The UNGC Local Network have marked itself ready to take responsibility for facilitating the further progress of the Russian community in these matters, including by forming an expert group of stakeholders (business, NGOs, business associations, academic segment) to work together, taking into account the decisions and proposals of the Summit, and by developing a catalog of measures (tools) that can be considered or scaled up by different stakeholders.
The Food Systems Summit is expected to achieve the following results:

1. Fostering meaningful action and measurable progress towards the implementation of the 2030 Agenda for Sustainable Development. The Summit will outline possible solutions, identify leaders and provide a call to action at all levels of food systems, including a call to national and local governments, companies and citizens.
2. Raising awareness and public debate on how reforming our food systems can help achieve the SDGs through reforms that benefit people and the planet.
3. Developing principles to guide governments and other stakeholders as they seek to use their food systems to support the achievement of the SDGs. These principles will form the basis of an optimistic and reassuring vision in which food systems will play a crucial role in building a more just and sustainable world.
4. Establishing a follow-up and review system to ensure that the Summit's results continue to drive new action and progress.
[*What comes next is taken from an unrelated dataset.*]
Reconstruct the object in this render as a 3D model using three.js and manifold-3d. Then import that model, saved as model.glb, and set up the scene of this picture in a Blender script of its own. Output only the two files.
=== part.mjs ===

Such a system would allow sharing of experiences, lessons learned and knowledge; it will also provide an opportunity to analyze the impact of the Summit.

The dialogue discusses the context of the five main objectives of the Summit, which in turn will contribute to the achievement of all 17 interrelated SDGs:

1. Ensuring access to safe and nutritious food for all (enabling all people to be well nourished and healthy, progressive realization to the right of food)
2. Shifting to sustainable consumption patterns (promoting and creating demand for healthy and sustainable diets, reducing waste).
3. Boosting nature-positive production at sufficient scale (acting on climate change, reducing emissions, increasing carbon capture, regenerating and protecting critical ecosystems and reducing food loss and energy without undermining health or nutritious diets).
4. Advancing equitable livelihoods and value distribution (raising incomes, distributing risk, expanding inclusion, promoting full and productive employment and decent work for all).
5. Building resilience to vulnerabilities, shocks and stress (ensuring the continued functionality of healthy and sustainable food systems).